Abu Ghraib justice ends with enlisted soldiers
By Eli Clifton
WASHINGTON - Tuesday's acquittal of US Army Lieutenant-Colonel Steven Jordan on
charges related to the Abu Ghraib prison abuses means that no US officers have
been found criminally responsible for the mistreatment of prisoners at the
Iraqi prison near Baghdad.
During Jordan's week-long court-martial hearing at Fort Meade, Maryland, his
lawyers argued that he was not directly responsible for training and
supervising the soldiers who abused detainees at Abu Ghraib prison from
mid-September to late December 2004.
Two generals who investigated the abuses found that Jordan offered "tacit
approval" for abuses committed by military police
under his supervision in November 2003, which was "the causative factor that
set the stage for the abuses that followed for days afterward".
However, the jury of nine military officers was not convinced by prosecutors or
the generals' investigation and sided with Jordan's lawyers, who argued that
their client was nothing more than a manager at the prison and that
interrogation techniques were the responsibility of Colonel Thomas Pappas, the
highest-ranking officer at the prison, and Captain Carolyn Wood, leader of the
Interrogation Command Element unit.
Jordan was found innocent of charges that he was responsible for training and
supervising soldiers who had been convicted of abusing prisoners, as well as
charges that he was personally involved in supervising the use of forced nudity
and the use of dogs to intimidate detainees during interrogations.
He was, however, found guilty of a separate charge of disobeying an order not
to speak with third parties about the investigation of abuses at Abu Ghraib.
Prosecutors have recommended that he be reprimanded and fined one month's pay.
"The message they are trying to send is that [the abuse] all stopped at the
lowest level in the chain of command and that it didn't have anything to do
with command," said Georgetown law and philosophy professor David J Luban. "I
think that there's maybe a second message there as well. It's a little odd that
the one thing Jordan's been convicted of is talking about the investigation. He
refused to go along with a cover-up."
An article by Seymour Hersh in The New Yorker in June contained interviews with
Major-General Antonio Taguba, who admitted that he had suspicions that Jordan
and his subordinates were receiving directions in interrogation techniques from
sources higher in the chain of command. Taguba, who wrote the initial 2004
report on abuses at Abu Ghraib, was reassigned and retired this year.
The verdict means that no officers will be held criminally responsible for the
abuses, leaving most of the blame to fall on 11 low-ranking soldiers who
appeared in a series of digital photos that showed detainees being intimidated
by dogs, wearing hoods, being forced to pose naked in pyramids, and being
forced to participate in sexual acts.
"This leaves a curious record in prosecutions coming out of Abu Ghraib," wrote
human-rights advocate and Harper's magazine blogger Scott Horton.
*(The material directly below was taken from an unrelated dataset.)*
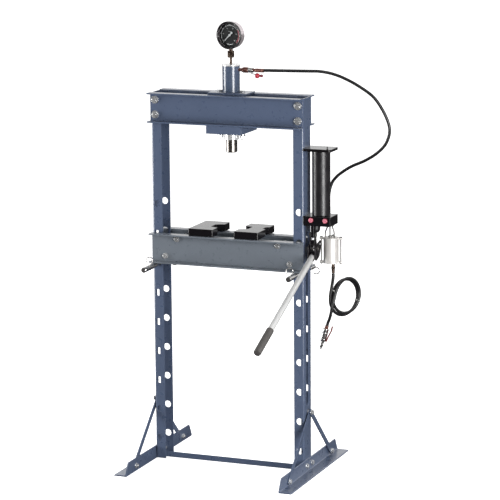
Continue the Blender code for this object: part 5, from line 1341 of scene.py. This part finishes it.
def build_air_motor():
    cover = 0.009
    axis = Matrix.Translation((MOTOR_X, MOTOR_Y, 0.0))
    bm = bmesh.new()
    for low in (MOTOR_BOTTOM + 0.0008, MOTOR_TOP - cover + 0.0008):
        prism(bm, cover_outline(MOTOR_RADIUS), cover - 0.0016, Matrix.Translation((0.0, 0.0, low)))
    low, high = MOTOR_BOTTOM + cover - 0.001, MOTOR_TOP - cover + 0.001
    for low, high, inset in ((low, high, 0.0015), (MOTOR_BOTTOM, MOTOR_BOTTOM + 0.002, 0.004),
                             (MOTOR_TOP - 0.002, MOTOR_TOP, 0.004)):
        radius = MOTOR_RADIUS - inset
        lathe(bm, axis, ((0.0, low), (radius, low), (radius, high), (0.0, high)), 80)
    show("air_motor_fine", bm, "aluminium", "frame", ["air_motor"], bevel=0.0008)
    rods = bmesh.new()
    for x, y in lug_positions():
        cylinder(rods, (x, y, MOTOR_BOTTOM - 0.001), (x, y, MOTOR_TOP + 0.001), 0.0024)
        hex_end(rods, (x, y, MOTOR_TOP - 0.0008), (0.0, 0.0, 1.0), 0.0026, height=0.0026, washer=0.0007)
        hex_end(rods, (x, y, MOTOR_BOTTOM + 0.0008), (0.0, 0.0, -1.0), 0.0026, height=0.0026, washer=0.0007,
                stub=0.0016)
    show("air_motor_tie_rods", rods, "dark_bolt", "frame", bevel=0.0003)
    y, top = MOTOR_Y, BLOCK_LOW.z - GAP
    bm = bmesh.new()
    block(bm, (0.3690, y - 0.008, top - 0.003), (0.3985, y + 0.008, top))
    for top_x, low_x in ((0.3735, 0.3665), (0.3940, 0.4000)):
        leg = [Vector((top_x, y, top - 0.0015)), Vector((top_x, y, top - 0.010)),
               Vector((low_x, y, MOTOR_TOP + 0.018)), Vector((low_x, y, MOTOR_TOP + GAP))]
        add_tube(bm, smooth_points(leg, 0.002), 0.0026)
    lathe(bm, Matrix.Translation((0.3838, y, 0.0)), (
        (0.0, MOTOR_TOP + GAP), (0.0065, MOTOR_TOP + GAP), (0.0065, MOTOR_TOP + 0.0050),
        (0.0055, MOTOR_TOP + 0.0060), (0.0026, MOTOR_TOP + 0.0062), (0.0026, top - 0.0015),
        (0.0, top - 0.0015)), 40)
    show("air_motor_bracket_fine", bm, "dark_bolt", "frame",
         ["air_motor_bracket"], sharp=40.0)
    bm = bmesh.new()
    fitting = Matrix.Translation((INLET.x, INLET.y, 0.0))
    lathe(bm, fitting, (
        (0.0, MOTOR_BOTTOM - GAP), (0.0065, MOTOR_BOTTOM - GAP), (0.0065, 0.7860), (0.0058, 0.7852),
        (0.0058, 0.7790), (0.0, 0.7790)), 40)
    prism(bm, hexagon(0.0062, 0.2), 0.0090, fitting @ Matrix.Translation((0.0, 0.0, 0.7700)))
    lathe(bm, fitting, (
        (0.0, 0.7700), (0.0062, 0.7700), (0.0062, 0.7660), (0.0055, 0.7655), (0.0055, 0.7645),
        (0.0062, 0.7640), (0.0062, 0.7605), (0.0055, 0.7600), (0.0055, 0.7590), (0.0062, 0.7585),
        (0.0060, 0.7545), (0.0, 0.7545)), 40)
    show("air_inlet_fitting_fine", bm, "dark_brass", "frame",
         ["air_inlet_fitting"], bevel=0.0003)
    bm = bmesh.new()
    x, y, low = HYDRAULIC_ROUTE[-1]
    z = (BLOCK_LOW.z + BLOCK_HIGH.z) / 2
    elbow = [(x, PUMP_HALF_Y + GAP, z), (x, y - 0.008, z), (x, y - 0.002, z + 0.002), (x, y, z + 0.008),
             (x, y, low - GAP)]
    add_tube(bm, smooth_points(elbow, 0.002), 0.0070)
    show("hose_elbow_fine", bm, "steel", "frame", ["hose_elbow"], sharp=50.0)


# --------------------------------------------------------------------- stage
WORLD_FRONT = 0.16          # brightness of the studio in front of the press
WORLD_BACK = 1.15           # and behind it
FLOOR_LIFT = 0.85           # keeps the far floor as pale as the lit floor under the press
FLOOR_BOUNCE = 0.07         # share of the light that the floor throws back onto the press
FLOOR_SIZE = 60.0
LIGHT_AIM = Vector((0.0, 0.0, 0.9))
# name, place, width and height, watts
SOFTBOXES = (
    ("left_light", (-3.05, -1.05, 1.0), (1.5, 2.2), 140.0),
    ("right_light", (2.60, -1.95, 1.0), (1.3, 2.2), 150.0),
    ("front_light", (-0.6, -3.6, 2.9), (2.0, 1.2), 15.0),
    ("top_light", (0.0, 0.3, 4.6), (3.0, 3.0), 12.0),
)


def floor_finish():
    """Pale and evenly lit where it is looked at, and dimmer in what it throws back onto the press."""
    made = bpy.data.materials.new("pale_floor")
    made.use_nodes = True
    tree = made.node_tree
    tree.nodes.clear()
    pale = node_of(tree, "ShaderNodeBsdfDiffuse", Color=(0.92, 0.92, 0.92, 1.0))
    lift = node_of(tree, "ShaderNodeEmission", Color=(1.0, 1.0, 1.0, 1.0), Strength=FLOOR_LIFT)
    lifted = node_of(tree, "ShaderNodeAddShader")
    dim = node_of(tree, "ShaderNodeBsdfDiffuse", Color=(FLOOR_BOUNCE, FLOOR_BOUNCE, FLOOR_BOUNCE, 1.0))
    looked_at = node_of(tree, "ShaderNodeLightPath").outputs["Is Camera Ray"]
    both = node_of(tree, "ShaderNodeMixShader")
    out = node_of(tree, "ShaderNodeOutputMaterial")
    tree.links.new(pale.outputs[0], lifted.inputs[0])
    tree.links.new(lift.outputs[0], lifted.inputs[1])
    tree.links.new(looked_at, both.inputs[0])
    tree.links.new(dim.outputs[0], both.inputs[1])
    tree.links.new(lifted.outputs[0], both.inputs[2])
    tree.links.new(both.outputs[0], out.inputs["Surface"])
    return made


def build_stage():
    """Pale floor out to a white distance, and soft light."""
    bm = bmesh.new()
    bmesh.ops.create_grid(bm, x_segments=1, y_segments=1, size=FLOOR_SIZE)
    floor = bpy.data.objects.new("floor", mesh_of(bm, "floor"))
    bpy.context.scene.collection.objects.link(floor)
    floor.data.materials.append(floor_finish())
    world = bpy.data.worlds.new("studio")
    bpy.context.scene.world = world
    world.use_nodes = True
    tree = world.node_tree
    tree.nodes.clear()
    light = node_of(tree, "ShaderNodeBackground", Strength=1.0)
    direction = node_of(tree, "ShaderNodeTexCoord").outputs["Generated"]
    parts = node_of(tree, "ShaderNodeSeparateXYZ")
    tree.links.new(direction, parts.inputs[0])
    toward_front = remap(tree, parts.outputs["Y"], 0.0, 0.30, WORLD_FRONT, WORLD_BACK)
    grey = node_of(tree, "ShaderNodeCombineColor")
    for socket in grey.inputs[:3]:
        tree.links.new(toward_front, socket)
    tree.links.new(grey.outputs[0], light.inputs["Color"])
    seen = node_of(tree, "ShaderNodeBackground", Color=(1.0, 1.0, 1.0, 1.0), Strength=1.02)
    path = node_of(tree, "ShaderNodeLightPath").outputs["Is Camera Ray"]
    both = node_of(tree, "ShaderNodeMixShader")
    out = node_of(tree, "ShaderNodeOutputWorld")
    tree.links.new(path, both.inputs[0])
    tree.links.new(light.outputs[0], both.inputs[1])
    tree.links.new(seen.outputs[0], both.inputs[2])
    tree.links.new(both.outputs[0], out.inputs["Surface"])
    for lamp in SOFTBOXES:
        softbox(*lamp)
    bpy.context.scene.view_settings.view_transform = "Standard"


def softbox(name, place, size, power):
    data = bpy.data.lights.new(name, "AREA")
    data.shape = "RECTANGLE"
    data.size, data.size_y = size
    data.energy = power
    lamp = bpy.data.objects.new(name, data)
    bpy.context.scene.collection.objects.link(lamp)
    turn = (LIGHT_AIM - Vector(place)).to_track_quat("-Z", "Y").to_matrix().to_4x4()
    lamp.matrix_world = Matrix.Translation(Vector(place) + ORIGIN) @ turn


build_camera()
build_hoses()
build_upright("left_upright", -1)
build_upright("right_upright", 1)
build_crown()
build_base()
build_bed()
build_press_plates()
build_cylinder()
build_gauge()
build_coupler()
build_pump()
build_lever()
build_air_motor()
build_stage()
"Accountability, it seems, is something which applies to enlisted personnel and
non-commissioned officers who make the mistake of being caught in photographs.
The officers who were supposedly in charge of the facility and giving them
guidance escape without serious punishment."
This trend, Horton argued, goes all the way to the top. "After the Abu Ghraib
scandal, a commission composed of close friends of secretary of defense
[Donald] Rumsfeld and headed by former secretary of defense [James] Schlesinger
issued a report which exculpated Rumsfeld without ever interviewing him or
examining any evidence of his involvement, or that of others in the Office of
Secretary of Defense, in the affair."
Indeed, reports of similar interrogation techniques at the US detention
facility at Guantanamo Bay, Cuba, does suggest that higher-ranking officers or
Defense Department officials may have authorized some, if not all, of the
techniques used on prisoners.
"I've talked to interrogators who said, 'Don't think Abu Ghraib was an
aberration,'" said Luban.
Military police at Abu Ghraib's Tier 1A, where detainees of high intelligence
value were held, have stated that they were instructed on what techniques to
employ on detainees by higher-ranking interrogators and civilian contractors.
A US Justice Department investigation has not yet produced any charges against
civilian contractors who were present at Abu Ghraib or instructing soldiers who
guarded detainees.
"What the jurors said is that this guy was not in the chain of command so maybe
command responsibility cannot be used against him. But the fact that he's the
only officer who's been charged ... I would say this is largely a whitewash,"
said Luban. "It's all part of this myth that what we're doing in the
interrogation of detainees is careful and humane, and if bad stuff happens it's
bad apples at the bottom of the barrel."